The patch definitely breaks this Lua feature.

Like Asko, I haven't really missed C-style concatenation since Lua has
'[[ ]]' and '..'. As David points out, constant folding in the
interpreter could make Lua's form of concatenation result in a single
constant (in fact, I was under the mistaken impression that it already
did so!), though there is this thread
(http://lua-users.org/lists/lua-l/2007-02/msg00209.html) to consider.

But I dislike the omitted parentheses in function calls. It seems like
an unnecessary extension of Lua's beautiful tiny grammar, an exception
that brings minor advantage but carries with it hidden disadvantages.
Among these are a deterrent to other language modifications and the
less-than-obvious-without-the-BNF 'f "A" .. "B"' is 'f("A") .. "B"'.

I have a vague memory of another post where 'f "A"' would be broken by a
proposed modification to the language. I looked for it in the archives
but could not find it. But there was a post just this month about
extending this syntactical form to numbers
(http://lua-users.org/lists/lua-l/2008-01/msg00303.html). It's natural
to ask 'Why this type and not another?' These instances make me think
that there's cause for re-evaluation of the trade-offs for this feature.

Is there a reason for 'f "A"' (and 'f{}') other than saving keystrokes?
Does that reasoning apply to other Lua types?

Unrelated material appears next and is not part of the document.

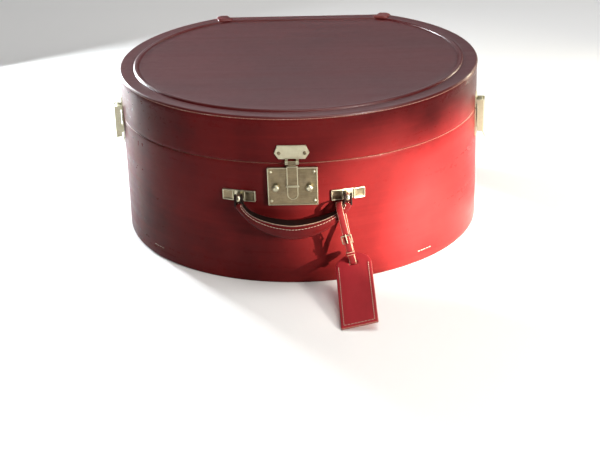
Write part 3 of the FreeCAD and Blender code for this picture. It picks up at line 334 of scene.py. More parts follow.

I know from Lua's early history and from my own early Lua programming
that 'f{}' can be useful, especially in configuration files. But over
the years I shed my "Wow! This is neat!" view and replaced it with one
that is 'purer'. Now I nearly always use 'f({})' and 'f("A")'; I see the
parentheses as a clearer, more consistent indication of what is actually
happening - a function call.

My future vision of Lua sees these forms in the same way that I view the
old 'n' field for arrays ('#' is more elegant). I suppose the forms will
stay until there is another more compelling form that is syntactically
mutually exclusive. The key thing being 'more compelling', which I don't
believe is true for this particular patch.